SST members also wrote letters to the board of aldermen, demanding that they hold Redgate more accountable.
“The Board of Alderpersons must stop this downward spiral veiled as affordable housing, and demand that Redgate conform to our community standards, including fair pay for all workers,” wrote David Santana, a Somerville resident, construction worker, and member of the Metro Building Trades Council.
Board of Aldermen President Katjana Ballantyne emphasized that the board’s role is to facilitate discussion between unions and developers, but that ultimately they negotiate directly with one another.
“However, I have done everything as board president to allow this discussion to happen, by hosting a Labor Forum in January 2018 so union groups and the developer team could speak directly with one another,” she told Scout in an email. “I’ve arranged, facilitated and rescheduled Aldermen committee and regular meetings to ensure the Building Trades and developer teams could have time to converse and negotiate.”

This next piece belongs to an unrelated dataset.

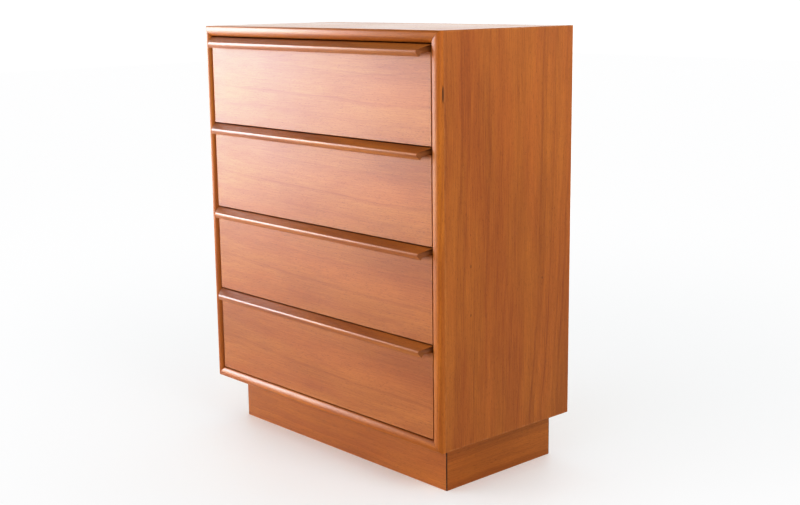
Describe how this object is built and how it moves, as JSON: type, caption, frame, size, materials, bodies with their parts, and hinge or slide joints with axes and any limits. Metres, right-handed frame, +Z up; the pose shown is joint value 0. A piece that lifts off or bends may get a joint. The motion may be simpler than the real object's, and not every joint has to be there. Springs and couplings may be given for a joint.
{
  "type": "tall chest of drawers",
  "caption": "Upright teak chest with full-width lipped drawers inset in a rounded, mitred case on a recessed plinth.",
  "frame": {"origin": "on the floor, at the middle of the box round the whole chest, pulls included", "axes": "+Z up; -Y is the front, the way the drawers open; +X is the right-hand side seen from the front"},
  "size_m": [0.758, 0.3984, 0.92],
  "materials": {
    "teak_veneer": "satin oiled teak veneer",
    "teak_solid": "satin oiled solid teak",
    "plinth_teak": "satin oiled teak, slightly darker",
    "drawer_wood": "plain planed pale hardwood",
    "plywood": "plain sanded plywood"
  },
  "bodies": {
    "case": {"top_panel": "teak_veneer", "bottom_panel": "teak_veneer", "right_panel": "teak_veneer", "left_panel": "teak_veneer", "top_lipping": "teak_solid", "bottom_lipping": "teak_solid", "right_lipping": "teak_solid", "left_lipping": "teak_solid", "plinth_front": "plinth_teak", "plinth_right": "plinth_teak", "plinth_rear": "plinth_teak", "plinth_left": "plinth_teak", "plinth_block_front_left": "drawer_wood", "plinth_block_front_right": "drawer_wood", "plinth_block_rear_left": "drawer_wood", "plinth_block_rear_right": "drawer_wood", "plinth_cross_rail": "drawer_wood", "runner_1_right": "drawer_wood", "runner_1_left": "drawer_wood", "runner_2_right": "drawer_wood", "runner_2_left": "drawer_wood", "runner_3_right": "drawer_wood", "runner_3_left": "drawer_wood", "runner_4_right": "drawer_wood", "runner_4_left": "drawer_wood", "back_panel": "plywood"},
    "drawer_1": {"drawer_1_front": "teak_veneer", "drawer_1_pull": "teak_solid", "drawer_1_side_right": "drawer_wood", "drawer_1_side_left": "drawer_wood", "drawer_1_rear": "drawer_wood", "drawer_1_floor": "plywood"},
    "drawer_2": {"drawer_2_front": "teak_veneer", "drawer_2_pull": "teak_solid", "drawer_2_side_right": "drawer_wood", "drawer_2_side_left": "drawer_wood", "drawer_2_rear": "drawer_wood", "drawer_2_floor": "plywood"},
    "drawer_3": {"drawer_3_front": "teak_veneer", "drawer_3_pull": "teak_solid", "drawer_3_side_right": "drawer_wood", "drawer_3_side_left": "drawer_wood", "drawer_3_rear": "drawer_wood", "drawer_3_floor": "plywood"},
    "drawer_4": {"drawer_4_front": "teak_veneer", "drawer_4_pull": "teak_solid", "drawer_4_side_right": "drawer_wood", "drawer_4_side_left": "drawer_wood", "drawer_4_rear": "drawer_wood", "drawer_4_floor": "plywood"}
  },
  "joints": [
    {"name": "drawer_1_slide", "type": "slide", "parent": "case", "child": "drawer_1", "axis": [0, -1, 0], "range_m": [0, 0.25]},
    {"name": "drawer_2_slide", "type": "slide", "parent": "case", "child": "drawer_2", "axis": [0, -1, 0], "range_m": [0, 0.25]},
    {"name": "drawer_3_slide", "type": "slide", "parent": "case", "child": "drawer_3", "axis": [0, -1, 0], "range_m": [0, 0.25]},
    {"name": "drawer_4_slide", "type": "slide", "parent": "case", "child": "drawer_4", "axis": [0, -1, 0], "range_m": [0, 0.25]}
  ]
}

The Mayor’s Office also notes “that while it is understandable that community members would request that the city require union labor of developers, it is not legal for the city to do so.”
At a May 31 vote, the Board of Aldermen approved Redgate’s proposal, which included agreeing to pay a minimum of $20 an hour for all labor and setting aside $2 million more for union contracts, which would make up 35 percent of the project, says Niedergang.

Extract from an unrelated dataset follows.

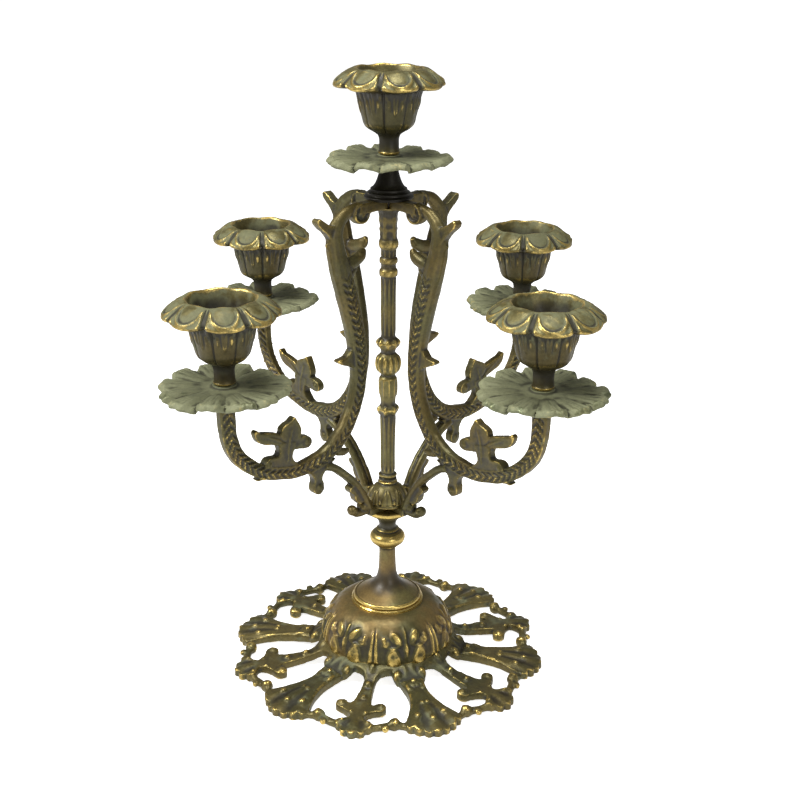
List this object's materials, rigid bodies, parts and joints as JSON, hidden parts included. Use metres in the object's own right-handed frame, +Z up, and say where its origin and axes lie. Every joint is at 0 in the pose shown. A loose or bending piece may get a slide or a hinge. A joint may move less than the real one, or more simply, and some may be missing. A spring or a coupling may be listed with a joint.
{
  "type": "candelabra",
  "caption": "Tabletop candelabra with scrolled branching arms and a raised centre light on a pierced round foot, each candle cup with its own drip pan.",
  "frame": {"origin": "centre of the foot's underside, on the surface it stands on", "axes": "+Z up the column, +X and +Y along two neighbouring arms"},
  "size_m": [0.278, 0.278, 0.3306],
  "materials": {
    "foot_brass": "aged cast brass, grey-green patina in the skirt, rubbed bright on the dome",
    "stem_brass": "aged turned brass with coppery patches",
    "column_brass": "aged cast brass, olive brown",
    "cap_brass": "near-black patina on brass",
    "arm_brass": "aged cast brass with dark recesses",
    "pan_brass": "matte grey-green verdigris",
    "cup_brass": "aged cast brass with rubbed golden edges",
    "rod_steel": "dull threaded steel"
  },
  "bodies": {
    "base": {"foot": "foot_brass"},
    "candelabrum": {"stem": "stem_brass", "bell": "column_brass", "column": "column_brass", "cap": "cap_brass", "tie_rod": "rod_steel", "washer": "rod_steel", "nut": "rod_steel", "arm_1": "arm_brass", "arm_2": "arm_brass", "arm_3": "arm_brass", "arm_4": "arm_brass", "arm_stud_1": "rod_steel", "arm_stud_2": "rod_steel", "arm_stud_3": "rod_steel", "arm_stud_4": "rod_steel"},
    "pan_1": {"drip_pan_1": "pan_brass"},
    "cup_1": {"candle_cup_1": "cup_brass"},
    "pan_2": {"drip_pan_2": "pan_brass"},
    "cup_2": {"candle_cup_2": "cup_brass"},
    "pan_3": {"drip_pan_3": "pan_brass"},
    "cup_3": {"candle_cup_3": "cup_brass"},
    "pan_4": {"drip_pan_4": "pan_brass"},
    "cup_4": {"candle_cup_4": "cup_brass"},
    "pan_top": {"drip_pan_top": "pan_brass"},
    "cup_top": {"candle_cup_top": "cup_brass"}
  },
  "joints": [
    {"name": "turn_on_foot", "type": "hinge", "parent": "base", "child": "candelabrum", "pos_m": [0, 0, 0.0365], "axis": [0, 0, 1], "continuous": true},
    {"name": "pan_turn_1", "type": "hinge", "parent": "candelabrum", "child": "pan_1", "pos_m": [0.107, 0, 0.187], "axis": [0, 0, 1], "continuous": true},
    {"name": "cup_lift_1", "type": "slide", "parent": "candelabrum", "child": "cup_1", "axis": [0, 0, 1], "range_m": [0, 0.02]},
    {"name": "pan_turn_2", "type": "hinge", "parent": "candelabrum", "child": "pan_2", "pos_m": [0, 0.107, 0.187], "axis": [0, 0, 1], "continuous": true},
    {"name": "cup_lift_2", "type": "slide", "parent": "candelabrum", "child": "cup_2", "axis": [0, 0, 1], "range_m": [0, 0.02]},
    {"name": "pan_turn_3", "type": "hinge", "parent": "candelabrum", "child": "pan_3", "pos_m": [-0.107, 0, 0.187], "axis": [0, 0, 1], "continuous": true},
    {"name": "cup_lift_3", "type": "slide", "parent": "candelabrum", "child": "cup_3", "axis": [0, 0, 1], "range_m": [0, 0.02]},
    {"name": "pan_turn_4", "type": "hinge", "parent": "candelabrum", "child": "pan_4", "pos_m": [0, -0.107, 0.187], "axis": [0, 0, 1], "continuous": true},
    {"name": "cup_lift_4", "type": "slide", "parent": "candelabrum", "child": "cup_4", "axis": [0, 0, 1], "range_m": [0, 0.02]},
    {"name": "pan_turn_top", "type": "hinge", "parent": "candelabrum", "child": "pan_top", "pos_m": [0, 0, 0.2837], "axis": [0, 0, 1], "continuous": true},
    {"name": "cup_lift_top", "type": "slide", "parent": "candelabrum", "child": "cup_top", "axis": [0, 0, 1], "range_m": [0, 0.02]}
  ]
}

The board wanted more concessions from Redgate, but “because the housing was in such terrible shape, we ultimately voted for this because it was the only way to get it done given the shortage of public funds that are available for public housing redevelopment,” says Niedergang.

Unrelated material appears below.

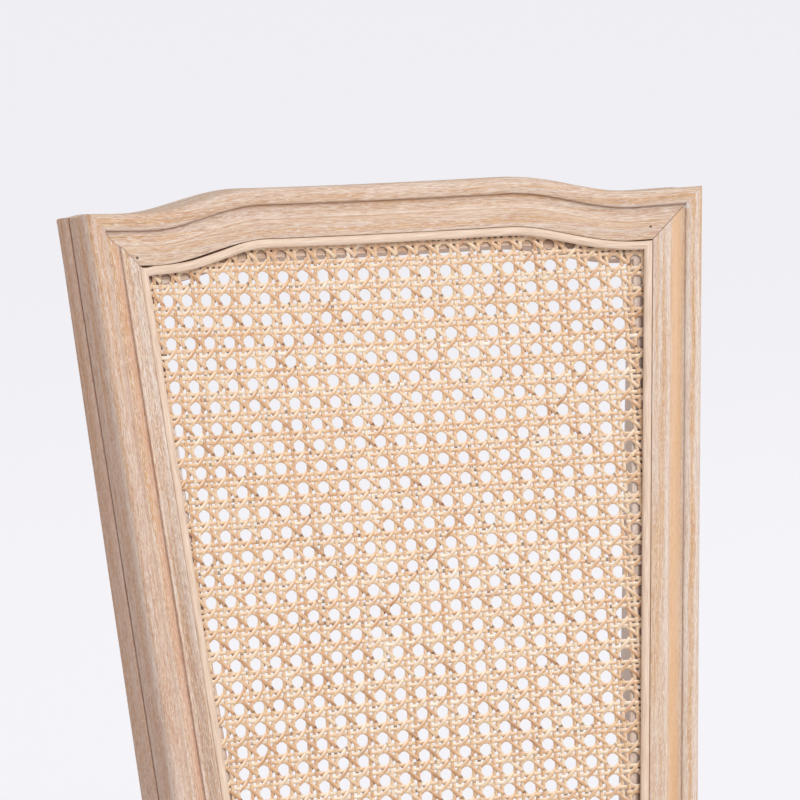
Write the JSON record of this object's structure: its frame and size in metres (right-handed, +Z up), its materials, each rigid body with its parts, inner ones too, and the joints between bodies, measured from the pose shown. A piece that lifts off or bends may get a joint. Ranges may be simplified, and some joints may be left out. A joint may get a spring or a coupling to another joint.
{
  "type": "cane back dining chair",
  "caption": "Dining chair with a curved, raked back of woven cane in a moulded oak frame with a raised crest, fluted front legs and a drop-in upholstered seat.",
  "frame": {"origin": "on the floor, under the middle of the chair's box", "axes": "+Z up, -Y the way the chair faces, +X to the right as seen from the front"},
  "size_m": [0.49, 0.5834, 1.0193],
  "materials": {
    "limed_oak": "limed, waxed",
    "pale_reed": "plain split reed",
    "woven_cane": "glossy cane skin",
    "beech_wood": "sawn",
    "plywood": "sanded",
    "linen": "woven",
    "foam": "cut foam",
    "cambric": "woven",
    "zinc_steel": "zinc plated",
    "nylon": "moulded"
  },
  "bodies": {
    "root": {"crest_rail": "limed_oak", "lower_back_rail": "limed_oak", "cane_panel": "woven_cane", "cane_reed_top": "pale_reed", "cane_reed_bottom": "pale_reed", "cane_reed_left": "pale_reed", "crest_dowel_left_1": "beech_wood", "lower_rail_dowel_left_1": "beech_wood", "crest_dowel_left_2": "beech_wood", "lower_rail_dowel_left_2": "beech_wood", "rear_leg_left": "limed_oak", "front_leg_left": "limed_oak", "rear_glide_left": "nylon", "front_glide_left": "nylon", "side_seat_rail_left": "limed_oak", "corner_block_front_left": "beech_wood", "seat_screw_front_left": "zinc_steel", "block_screw_front_left_1": "zinc_steel", "block_screw_front_left_2": "zinc_steel", "corner_block_rear_left": "beech_wood", "seat_screw_rear_left": "zinc_steel", "block_screw_rear_left_1": "zinc_steel", "block_screw_rear_left_2": "zinc_steel", "cane_reed_right": "pale_reed", "crest_dowel_right_1": "beech_wood", "lower_rail_dowel_right_1": "beech_wood", "crest_dowel_right_2": "beech_wood", "lower_rail_dowel_right_2": "beech_wood", "rear_leg_right": "limed_oak", "front_leg_right": "limed_oak", "rear_glide_right": "nylon", "front_glide_right": "nylon", "side_seat_rail_right": "limed_oak", "corner_block_front_right": "beech_wood", "seat_screw_front_right": "zinc_steel", "block_screw_front_right_1": "zinc_steel", "block_screw_front_right_2": "zinc_steel", "corner_block_rear_right": "beech_wood", "seat_screw_rear_right": "zinc_steel", "block_screw_rear_right_1": "zinc_steel", "block_screw_rear_right_2": "zinc_steel", "front_seat_rail": "limed_oak", "rear_seat_rail": "limed_oak", "dust_cover": "cambric", "seat_board": "plywood", "seat_foam": "foam", "seat_cover": "linen", "seat_welt": "linen"}
  },
  "joints": []
}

SST’s presence at the meetings “certainly had an impact,” he says.
“It’s a way of showing that there is broad public concern and broad public support for union issues in the city,” he adds.
Redgate Residential did not return request for comment.
Marianne Walles says that knowing the details of what developers are getting out of each deal matters.
As a social worker, Walles has plenty of experience talking to people about their housing concerns, but she’d never been part of an activist group until joining SST. Learning about the specifics, she’s become more passionate, she says, a transformation she hopes other residents will also experience.
Informed residents have more agency and a “seat at the table,” says Walles.
“Somerville Stands Together has forced the city and the officials to be more transparent, which makes residents have that second thought: ‘these are issues I need to pay more attention to,’” she adds.
Involved residents can make demands, like calling for bigger affordable units, she says.
“There are very little three-bedroom affordable housing opportunities. What happens to larger families?” says Walles.
The group’s plans for the future involve door-knocking, writing op-eds, and attending more public meetings en masse. Whether they’ll form a 501(c)(3) or hire paid employees hasn’t been determined yet, says Jennewein.
SST’s bi-weekly steering meetings involve a diverse swath of people, she says.
“The meetings are intergenerational, with men and women in the room. There’s a social worker in the room, an iron worker, there’s me, all kinds of people,” says Jennewein, who works as a union organizer for Service Employees International Union as her day job.
Having diverse buy-in on the group’s objectives is crucial in building the movement, she says.
“There has been a lot of division in the past, pitting long-term residents versus the newer residents,” says Jennewein. “Many of the newer folks who are coming in agree that they want the Somerville that they’d heard of—[one that’s] diverse and has artists and crossing guards living on the same street. I think some of that kind of narrative of long-term residents versus newer residents is just a narrative,” she adds.
Before SST was formed, neighbors would gripe amongst themselves, “but there was no form or structure or groups to turn to,” she says.
“And SST gives that forum for people to come together—that’s the heart of it—giving the residents a forum,” she says.